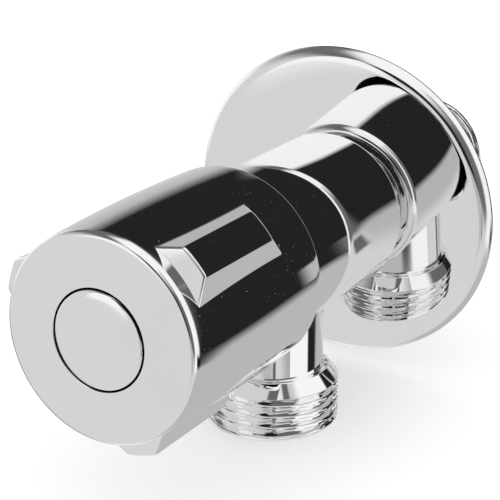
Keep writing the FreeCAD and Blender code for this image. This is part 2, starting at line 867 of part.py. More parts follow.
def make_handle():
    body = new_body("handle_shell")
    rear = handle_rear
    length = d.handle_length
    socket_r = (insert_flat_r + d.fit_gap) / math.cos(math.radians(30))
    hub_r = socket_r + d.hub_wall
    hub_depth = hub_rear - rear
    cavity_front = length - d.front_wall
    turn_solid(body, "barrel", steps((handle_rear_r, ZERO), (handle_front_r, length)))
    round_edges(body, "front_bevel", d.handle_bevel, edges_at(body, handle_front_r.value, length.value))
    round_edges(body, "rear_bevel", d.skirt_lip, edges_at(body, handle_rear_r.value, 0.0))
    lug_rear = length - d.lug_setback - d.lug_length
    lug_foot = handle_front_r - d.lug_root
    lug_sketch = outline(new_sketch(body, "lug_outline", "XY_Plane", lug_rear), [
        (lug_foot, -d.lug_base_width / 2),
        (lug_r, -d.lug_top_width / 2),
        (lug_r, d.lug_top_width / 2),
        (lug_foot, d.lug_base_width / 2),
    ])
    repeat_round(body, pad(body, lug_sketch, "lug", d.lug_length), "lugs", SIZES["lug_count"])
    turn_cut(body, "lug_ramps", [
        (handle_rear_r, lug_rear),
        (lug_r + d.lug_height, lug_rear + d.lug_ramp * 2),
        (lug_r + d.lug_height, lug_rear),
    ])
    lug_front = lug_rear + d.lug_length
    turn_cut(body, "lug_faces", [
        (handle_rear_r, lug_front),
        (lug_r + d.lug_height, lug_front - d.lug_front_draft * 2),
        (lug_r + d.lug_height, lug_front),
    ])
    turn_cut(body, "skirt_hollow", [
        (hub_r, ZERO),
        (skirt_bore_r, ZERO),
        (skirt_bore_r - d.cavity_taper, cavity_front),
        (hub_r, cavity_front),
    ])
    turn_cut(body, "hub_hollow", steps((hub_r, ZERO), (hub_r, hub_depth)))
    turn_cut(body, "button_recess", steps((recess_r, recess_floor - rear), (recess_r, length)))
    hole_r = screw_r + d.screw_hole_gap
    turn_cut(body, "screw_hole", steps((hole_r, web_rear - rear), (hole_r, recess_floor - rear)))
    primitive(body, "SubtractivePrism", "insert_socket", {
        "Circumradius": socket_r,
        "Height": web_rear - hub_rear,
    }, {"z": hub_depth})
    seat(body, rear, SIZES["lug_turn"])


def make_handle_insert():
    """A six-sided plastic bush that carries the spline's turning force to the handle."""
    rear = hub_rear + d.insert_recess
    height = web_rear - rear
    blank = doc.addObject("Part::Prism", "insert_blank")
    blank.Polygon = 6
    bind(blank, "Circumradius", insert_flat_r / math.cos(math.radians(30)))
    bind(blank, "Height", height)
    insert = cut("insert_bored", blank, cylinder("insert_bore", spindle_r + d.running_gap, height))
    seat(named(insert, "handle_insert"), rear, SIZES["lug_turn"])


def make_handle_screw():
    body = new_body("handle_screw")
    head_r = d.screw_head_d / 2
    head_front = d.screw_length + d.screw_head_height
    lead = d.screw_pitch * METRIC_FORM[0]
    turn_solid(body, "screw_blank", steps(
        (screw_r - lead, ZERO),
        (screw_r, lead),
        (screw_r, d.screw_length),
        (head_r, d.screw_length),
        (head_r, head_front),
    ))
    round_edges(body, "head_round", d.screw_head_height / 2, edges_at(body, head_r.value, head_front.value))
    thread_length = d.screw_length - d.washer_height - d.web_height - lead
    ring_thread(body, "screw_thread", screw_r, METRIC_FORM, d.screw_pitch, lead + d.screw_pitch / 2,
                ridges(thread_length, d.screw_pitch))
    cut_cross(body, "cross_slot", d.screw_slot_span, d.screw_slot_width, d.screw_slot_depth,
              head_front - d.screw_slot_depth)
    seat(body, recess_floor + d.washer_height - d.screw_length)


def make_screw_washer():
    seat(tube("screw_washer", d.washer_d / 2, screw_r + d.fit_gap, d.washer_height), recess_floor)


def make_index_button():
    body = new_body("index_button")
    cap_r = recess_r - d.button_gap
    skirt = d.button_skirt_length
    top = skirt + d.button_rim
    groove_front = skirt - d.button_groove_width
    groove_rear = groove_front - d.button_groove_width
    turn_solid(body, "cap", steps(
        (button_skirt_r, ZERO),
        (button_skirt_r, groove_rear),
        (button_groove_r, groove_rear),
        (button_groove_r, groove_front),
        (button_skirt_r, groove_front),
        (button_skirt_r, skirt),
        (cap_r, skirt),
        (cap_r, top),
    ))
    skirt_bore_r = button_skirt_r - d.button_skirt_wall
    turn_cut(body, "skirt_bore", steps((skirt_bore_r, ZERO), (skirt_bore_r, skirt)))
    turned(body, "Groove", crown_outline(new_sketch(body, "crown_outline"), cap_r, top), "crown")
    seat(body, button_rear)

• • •

Stated task >> Copy down the material exactly as written.

Answer to the problem >>
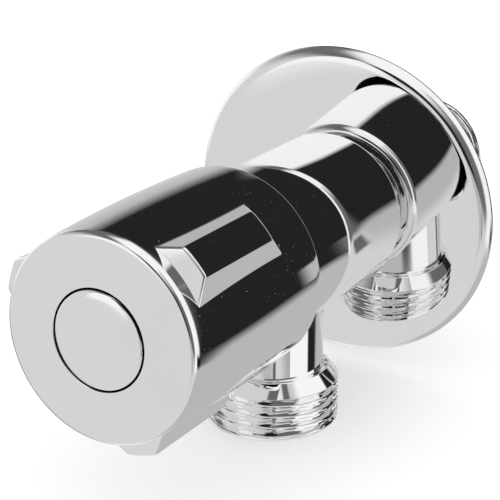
Keep writing the FreeCAD and Blender code for this image. This is part 2, starting at line 867 of part.py. More parts follow.
def make_handle():
    body = new_body("handle_shell")
    rear = handle_rear
    length = d.handle_length
    socket_r = (insert_flat_r + d.fit_gap) / math.cos(math.radians(30))
    hub_r = socket_r + d.hub_wall
    hub_depth = hub_rear - rear
    cavity_front = length - d.front_wall
    turn_solid(body, "barrel", steps((handle_rear_r, ZERO), (handle_front_r, length)))
    round_edges(body, "front_bevel", d.handle_bevel, edges_at(body, handle_front_r.value, length.value))
    round_edges(body, "rear_bevel", d.skirt_lip, edges_at(body, handle_rear_r.value, 0.0))
    lug_rear = length - d.lug_setback - d.lug_length
    lug_foot = handle_front_r - d.lug_root
    lug_sketch = outline(new_sketch(body, "lug_outline", "XY_Plane", lug_rear), [
        (lug_foot, -d.lug_base_width / 2),
        (lug_r, -d.lug_top_width / 2),
        (lug_r, d.lug_top_width / 2),
        (lug_foot, d.lug_base_width / 2),
    ])
    repeat_round(body, pad(body, lug_sketch, "lug", d.lug_length), "lugs", SIZES["lug_count"])
    turn_cut(body, "lug_ramps", [
        (handle_rear_r, lug_rear),
        (lug_r + d.lug_height, lug_rear + d.lug_ramp * 2),
        (lug_r + d.lug_height, lug_rear),
    ])
    lug_front = lug_rear + d.lug_length
    turn_cut(body, "lug_faces", [
        (handle_rear_r, lug_front),
        (lug_r + d.lug_height, lug_front - d.lug_front_draft * 2),
        (lug_r + d.lug_height, lug_front),
    ])
    turn_cut(body, "skirt_hollow", [
        (hub_r, ZERO),
        (skirt_bore_r, ZERO),
        (skirt_bore_r - d.cavity_taper, cavity_front),
        (hub_r, cavity_front),
    ])
    turn_cut(body, "hub_hollow", steps((hub_r, ZERO), (hub_r, hub_depth)))
    turn_cut(body, "button_recess", steps((recess_r, recess_floor - rear), (recess_r, length)))
    hole_r = screw_r + d.screw_hole_gap
    turn_cut(body, "screw_hole", steps((hole_r, web_rear - rear), (hole_r, recess_floor - rear)))
    primitive(body, "SubtractivePrism", "insert_socket", {
        "Circumradius": socket_r,
        "Height": web_rear - hub_rear,
    }, {"z": hub_depth})
    seat(body, rear, SIZES["lug_turn"])


def make_handle_insert():
    """A six-sided plastic bush that carries the spline's turning force to the handle."""
    rear = hub_rear + d.insert_recess
    height = web_rear - rear
    blank = doc.addObject("Part::Prism", "insert_blank")
    blank.Polygon = 6
    bind(blank, "Circumradius", insert_flat_r / math.cos(math.radians(30)))
    bind(blank, "Height", height)
    insert = cut("insert_bored", blank, cylinder("insert_bore", spindle_r + d.running_gap, height))
    seat(named(insert, "handle_insert"), rear, SIZES["lug_turn"])


def make_handle_screw():
    body = new_body("handle_screw")
    head_r = d.screw_head_d / 2
    head_front = d.screw_length + d.screw_head_height
    lead = d.screw_pitch * METRIC_FORM[0]
    turn_solid(body, "screw_blank", steps(
        (screw_r - lead, ZERO),
        (screw_r, lead),
        (screw_r, d.screw_length),
        (head_r, d.screw_length),
        (head_r, head_front),
    ))
    round_edges(body, "head_round", d.screw_head_height / 2, edges_at(body, head_r.value, head_front.value))
    thread_length = d.screw_length - d.washer_height - d.web_height - lead
    ring_thread(body, "screw_thread", screw_r, METRIC_FORM, d.screw_pitch, lead + d.screw_pitch / 2,
                ridges(thread_length, d.screw_pitch))
    cut_cross(body, "cross_slot", d.screw_slot_span, d.screw_slot_width, d.screw_slot_depth,
              head_front - d.screw_slot_depth)
    seat(body, recess_floor + d.washer_height - d.screw_length)


def make_screw_washer():
    seat(tube("screw_washer", d.washer_d / 2, screw_r + d.fit_gap, d.washer_height), recess_floor)


def make_index_button():
    body = new_body("index_button")
    cap_r = recess_r - d.button_gap
    skirt = d.button_skirt_length
    top = skirt + d.button_rim
    groove_front = skirt - d.button_groove_width
    groove_rear = groove_front - d.button_groove_width
    turn_solid(body, "cap", steps(
        (button_skirt_r, ZERO),
        (button_skirt_r, groove_rear),
        (button_groove_r, groove_rear),
        (button_groove_r, groove_front),
        (button_skirt_r, groove_front),
        (button_skirt_r, skirt),
        (cap_r, skirt),
        (cap_r, top),
    ))
    skirt_bore_r = button_skirt_r - d.button_skirt_wall
    turn_cut(body, "skirt_bore", steps((skirt_bore_r, ZERO), (skirt_bore_r, skirt)))
    turned(body, "Groove", crown_outline(new_sketch(body, "crown_outline"), cap_r, top), "crown")
    seat(body, button_rear)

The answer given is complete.